Надо только впредь посерьезнее к самому себе относиться. Дорожить собою и не осквернять свою душу и свой дар так, как Вы делали до сих пор. Конечно, я слишком много и разнообразно жил сам, чтобы не понимать, до какой степени развитие умов и талантов разнородно и как много помогает иногда творчеству что-нибудь худое в нашем прошлом, если только мы, вступая в новый период развития нашего, с отвращением оставим это худое. Любим Торцов[313] действительно не мог бы создать даже и Любима комедии, если бы он писал ее сам. И не одно это — все внешнее надо переменить. Не надо неряшливой и угловатой внешностью закрывать себе двери в такие места, которые могут раскрыть перед воображением Вашим необозримо новые горизонты. Вы не имеете права оскоплять свой ум, Вы должны сломить свою свободу и свои привычки во имя призвания. (…)

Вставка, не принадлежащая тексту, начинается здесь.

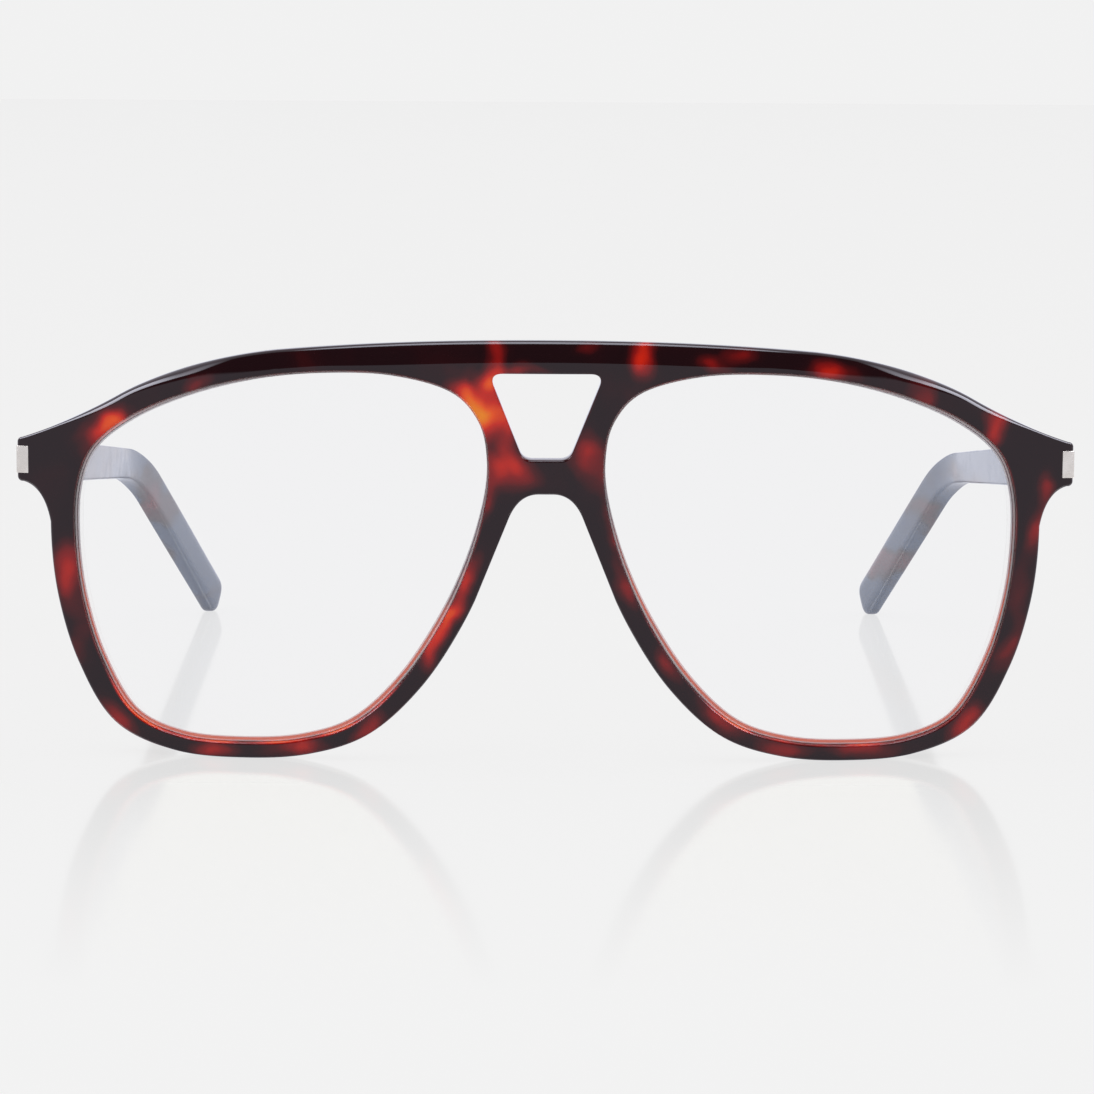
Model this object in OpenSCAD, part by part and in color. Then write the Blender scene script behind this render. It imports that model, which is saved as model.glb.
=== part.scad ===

Теперь об одном очень влиятельном, очень важном и очень к Вашему таланту заочно расположенном лице. Есть некто Терций Иванович Филиппов; он богослов, набожный человек, хороший и строгий семьянин, моих лет и уже тайный советник. Занимает крупную должность в Государственном контроле и в сердце русский человек. Он смолоду был дружен с Островским и знаком теперь, хотя и невысоко ценит его, по-видимому, как человека и как направление. Островский, будучи в Петербурге, хвалил ему Ваш дар, но сказал ему, что Вы пьете или что Вы пьяница, а о том, что он берет с Вас деньги, утаил. Так как я пользуюсь каждым случаем, чтобы поддерживать Вас и нарочно даже ищу случая на кого-нибудь или на что-нибудь натолкнуться во имя Ваше, я спросил у Филиппова: «Видели Вы «Белугина»?», и слово за слово все открылось. Я протестовал горячо и солгал не совсем, а отчасти, следующим образом: «Какой подлец Островский! Это неправда! Я Соловьева знаю больше, чем он: я никогда не видел Соловьева пьяным (Sic!)[314], он любит вино хорошее, а когда нет денег на вино, выпьет и очищенной [нрзб.] или от скуки… Но разве это пьянство? (Простите мне эту ложь!)